The executive correspondence, “Transforming Federal Personnel Vetting: Measures to Expedite Reform and Further Reduce the Federal Government’s Background Investigation Inventory,” was signed by the Director of National Intelligence and the Director of the Office of Personnel Management on February 3. Departments and agencies have received additional guidance about the implementation of the EC, a policy shift one administration official described as one of the most significant changes to security clearance policy of the past two decades.

The EC lays out the minimum standards criteria for continuous vetting, and allows agencies in compliance with those criteria to move forward in eliminating periodic reinvestigations in favor of the continuous vetting model, a process that allows for a more efficient security clearance vetting process, but more significantly, a more secure one.

“It’s good from both a security and safety standpoint; we can intervene earlier,” noted Dunbar. “We can facilitate timely employee return from a personal crisis, for issues that under previous models wouldn’t be discovered until a [periodic reinvestigation].” Dunbar noted the system also helps the Defense Counterintelligence and Security Agency maintain its steady state inventory, reducing influxes of the reinvestigations.

‘Crawl, Walk, Run’

Dunbar noted the security clearance process is focused on a crawl, walk, run approach to implementing Workforce 2.0. Previously issued EC helped codify efficiencies to eliminate the backlog. February’s EC codifies the full implementation of continuous vetting. The run portion of Trusted Workforce 2.0 will come into fruition later this year, with the issuance of new federal investigative standards and adjudicative guidelines.

The elimination of periodic reinvestigations transitions security clearance eligibility from a date driven system, where the focus was on periodic reinvestigation or initial investigation dates, to a risk-based system. The focus will be less on whether or not applicants are “in scope” and instead, on when they were last enrolled, and what, if any issues, were present at that time.

“[Periodic reinvestigation] dates will become a thing of the past,” said Dunbar. “We’re moving to a mobility, transfer of trust scenario.” That system depends heavily on education and training, and represents a huge cultural change, noted Dunbar.

The good news, Office of the Director of National Intelligence officials note, is this policy takes a pull versus push approach—ODNI has worked across departments and agencies to establish needs and priorities. They’ve pulled in that feedback, and the result is an approach agencies are asking for and prepared to implement.

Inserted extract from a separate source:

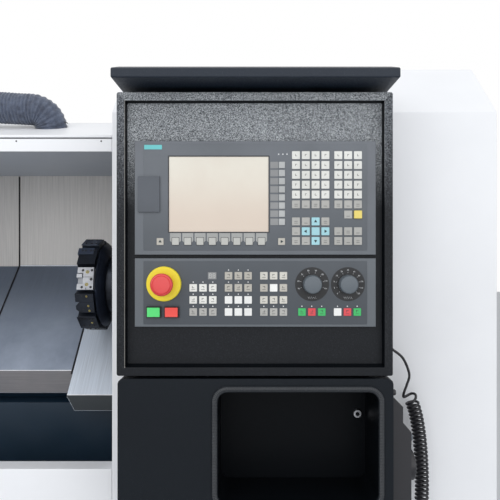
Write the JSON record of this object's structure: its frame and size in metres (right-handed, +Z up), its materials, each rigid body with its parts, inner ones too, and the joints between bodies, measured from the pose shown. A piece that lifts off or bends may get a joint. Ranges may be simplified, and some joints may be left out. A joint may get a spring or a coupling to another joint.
{
  "type": "cnc turning lathe",
  "caption": "Slant-bed turning lathe with sliding door, turret, power chuck, black operator console, hand-held pulse unit on a curly lead and mist extraction.",
  "frame": {"origin": "the middle of the machine's footprint, at the height of the floor under the levelling feet", "axes": "+X runs along the spindle from the headstock to the console side, +Y points away from the operator, +Z is up"},
  "size_m": [2.3, 1.64, 1.93],
  "materials": {
    "white_paint": "smooth white enamel",
    "bed_paint": "dark teal paint on casting",
    "base_paint": "dark grey enamel",
    "stainless": "brushed sheet",
    "dark_steel": "blackened and oiled",
    "bright_steel": "ground",
    "hammertone": "black textured paint",
    "plate_grey": "satin grey foil",
    "screen": "screen with an anti-glare face",
    "red_plastic": "gloss",
    "green_plastic": "gloss",
    "yellow_plastic": "satin",
    "knob_grey": "satin",
    "black_plastic": "satin",
    "black_rubber": "satin",
    "duct_fabric": "coated cloth over a wire coil",
    "window_glass": "clear",
    "motor_black": "satin black"
  },
  "bodies": {
    "frame": {"machine_base": "base_paint", "slant_bed": "bed_paint", "headstock": "bed_paint", "front_panel": "white_paint", "left_cover": "white_paint", "right_cover": "white_paint", "roof_cover": "white_paint", "header_panel": "white_paint", "rear_cover": "white_paint", "mist_collector": "white_paint", "back_wall": "stainless", "left_way_cover": "stainless", "right_way_cover": "stainless", "lower_rail": "bright_steel", "upper_rail": "bright_steel", "z_motor": "motor_black", "spindle_motor": "motor_black", "console_housing": "hammertone", "console_visor": "hammertone", "lower_console": "hammertone", "upper_plate": "plate_grey", "lower_plate": "plate_grey", "screen_glass": "screen", "estop_collar": "yellow_plastic", "handset_body": "black_plastic", "cord_lead": "black_rubber", "cord_coil": "black_rubber", "fume_duct": "duct_fabric"},
    "door": {"door_panel": "white_paint", "door_window": "window_glass", "door_handle": "black_plastic"},
    "carriage": {"carriage": "dark_steel", "carriage_cover": "stainless", "x_motor": "motor_black"},
    "left_telescopic_cover": {"left_telescopic_cover": "stainless"},
    "right_telescopic_cover": {"right_telescopic_cover": "stainless"},
    "z_screw": {"z_screw": "bright_steel"},
    "cross_slide": {"cross_slide": "dark_steel", "turret_housing": "dark_steel"},
    "x_screw": {"x_screw": "bright_steel"},
    "turret": {"turret_disc": "dark_steel", "boring_holder": "bright_steel", "turning_holder": "dark_steel", "drill_holder": "dark_steel"},
    "spindle": {"spindle": "bright_steel", "chuck_body": "bright_steel"},
    "jaw_1": {"chuck_jaw_1": "bright_steel"},
    "jaw_2": {"chuck_jaw_2": "bright_steel"},
    "jaw_3": {"chuck_jaw_3": "bright_steel"},
    "estop_button": {"estop_button": "red_plastic"},
    "start_button": {"start_button": "green_plastic"},
    "stop_button": {"stop_button": "red_plastic"},
    "reset_key": {"reset_key": "yellow_plastic"},
    "feed_knob": {"feed_knob": "knob_grey"},
    "speed_knob": {"speed_knob": "knob_grey"},
    "port_cover": {"port_cover": "knob_grey"},
    "handset_wheel": {"handset_wheel": "black_plastic"},
    "handset_selector": {"handset_selector": "black_plastic"},
    "cabinet_door": {"cabinet_door": "white_paint"},
    "chip_tray": {"chip_tray": "base_paint"}
  },
  "joints": [
    {"name": "door_slide", "type": "slide", "parent": "frame", "child": "door", "axis": [1, 0, 0], "range_m": [0, 0.679]},
    {"name": "carriage_travel", "type": "slide", "parent": "frame", "child": "carriage", "axis": [1, 0, 0], "range_m": [-0.3, 0.02]},
    {"name": "left_cover_travel", "type": "slide", "parent": "frame", "child": "left_telescopic_cover", "axis": [1, 0, 0], "range_m": [-0.24, 0.016]},
    {"name": "right_cover_travel", "type": "slide", "parent": "frame", "child": "right_telescopic_cover", "axis": [1, 0, 0], "range_m": [-0.24, 0.016]},
    {"name": "z_screw_turn", "type": "hinge", "parent": "frame", "child": "z_screw", "pos_m": [0.3, -0.21635, 1.07269], "axis": [1, 0, 0], "range_deg": [-5400, 360]},
    {"name": "cross_travel", "type": "slide", "parent": "carriage", "child": "cross_slide", "axis": [0, -0.7071, -0.7071], "range_m": [-0.02, 0.08]},
    {"name": "x_screw_turn", "type": "hinge", "parent": "carriage", "child": "x_screw", "pos_m": [0.455, -0.35565, 0.97865], "axis": [0, -0.7071, -0.7071], "range_deg": [-360, 1440]},
    {"name": "turret_index", "type": "hinge", "parent": "cross_slide", "child": "turret", "pos_m": [0.29, -0.39002, 1.21298], "axis": [1, 0, 0], "continuous": true},
    {"name": "spindle_turn", "type": "hinge", "parent": "frame", "child": "spindle", "pos_m": [-0.3, -0.49, 1.113], "axis": [1, 0, 0], "continuous": true},
    {"name": "jaw_1_travel", "type": "slide", "parent": "spindle", "child": "jaw_1", "axis": [0, 0, 1], "range_m": [-0.005, 0.006]},
    {"name": "jaw_2_travel", "type": "slide", "parent": "spindle", "child": "jaw_2", "axis": [0, -0.866, -0.5], "range_m": [-0.005, 0.006]},
    {"name": "jaw_3_travel", "type": "slide", "parent": "spindle", "child": "jaw_3", "axis": [0, 0.866, -0.5], "range_m": [-0.005, 0.006]},
    {"name": "estop_push", "type": "slide", "parent": "frame", "child": "estop_button", "axis": [0, 1, 0], "range_m": [0, 0.005], "stiffness_N_per_m": 300},
    {"name": "start_push", "type": "slide", "parent": "frame", "child": "start_button", "axis": [0, 1, 0], "range_m": [0, 0.004], "stiffness_N_per_m": 300},
    {"name": "stop_push", "type": "slide", "parent": "frame", "child": "stop_button", "axis": [0, 1, 0], "range_m": [0, 0.004], "stiffness_N_per_m": 300},
    {"name": "reset_push", "type": "slide", "parent": "frame", "child": "reset_key", "axis": [0, 1, 0], "range_m": [0, 0.0015], "stiffness_N_per_m": 300},
    {"name": "feed_turn", "type": "hinge", "parent": "frame", "child": "feed_knob", "pos_m": [0.764, -0.77, 1.2388], "axis": [0, -1, 0], "range_deg": [-150, 150]},
    {"name": "speed_turn", "type": "hinge", "parent": "frame", "child": "speed_knob", "pos_m": [0.8264, -0.77, 1.2388], "axis": [0, -1, 0], "range_deg": [-150, 150]},
    {"name": "port_cover_hinge", "type": "hinge", "parent": "frame", "child": "port_cover", "pos_m": [0.4613, -0.7665, 1.39525], "axis": [0, 0, -1], "range_deg": [0, 100]},
    {"name": "handset_wheel_turn", "type": "hinge", "parent": "frame", "child": "handset_wheel", "pos_m": [0.95, -0.71, 0.905], "axis": [1, 0, 0], "continuous": true},
    {"name": "handset_selector_turn", "type": "hinge", "parent": "frame", "child": "handset_selector", "pos_m": [0.95, -0.71, 0.955], "axis": [1, 0, 0], "range_deg": [-60, 60]},
    {"name": "cabinet_door_hinge", "type": "hinge", "parent": "frame", "child": "cabinet_door", "pos_m": [0.92, 0.8003, 0.94], "axis": [0, 0, -1], "range_deg": [0, 90]},
    {"name": "chip_tray_slide", "type": "slide", "parent": "frame", "child": "chip_tray", "axis": [0, -1, 0], "range_m": [0, 0.4]}
  ],
  "couplings": [
    {"joint": "left_cover_travel", "follows": "carriage_travel", "ratio": 0.8},
    {"joint": "right_cover_travel", "follows": "carriage_travel", "ratio": 0.8},
    {"joint": "z_screw_turn", "follows": "carriage_travel", "rad_per_m": 314.16},
    {"joint": "x_screw_turn", "follows": "cross_travel", "rad_per_m": 314.16},
    {"joint": "jaw_2_travel", "follows": "jaw_1_travel", "ratio": 1},
    {"joint": "jaw_3_travel", "follows": "jaw_1_travel", "ratio": 1}
  ]
}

“What we’re anticipating, and what we’ve heard, particularly within the IC, is they believe they possess these capabilities,” said Dunbar. Once they’ve verified they meet the criteria with ODNI, they’re able to eliminate periodic reinvestigations and enroll candidates into continuous vetting. For that reason, Trusted Workforce 1.5—what the current EC is being dubbed—should result in rapid enrollment of new candidates into continuous vetting, just as Trusted Workforce 1.0 saw the rapid decline (and eventual elimination) of the clearance backlog.

The automated records checks, laid out in policy through Security Executive Agent Directive 6, are the lynchpin of current transformation activities, noted Dunbar. ODNI has been responsible for designing and building a national continuous evaluation system—a major technology undertaking, rolling in data across seven categories, and for 29 separate departments. ODNI is working in partnership with the Defense Department’s continuous evaluation program, and considers itself a service provider into the Defense continuous evaluation system.

SEAD 6 went into effect January 2018. In the two years since, ODNI has gathered information to help it improve the continuous vetting of personnel—lessons it’s incorporating into the recently released executive correspondence, which notes “revisions to investigative flags for financial delinquencies and traffic fine violations in certain cases.” Dunbar said this is a direct example of seeing what has been flagged in continuous vetting thus far, and that a $50 traffic violation may not be the best metric for trustworthiness.

“This is data driven policy development,” noted one senior official. “It’s a really exciting place to be in personnel security reform.”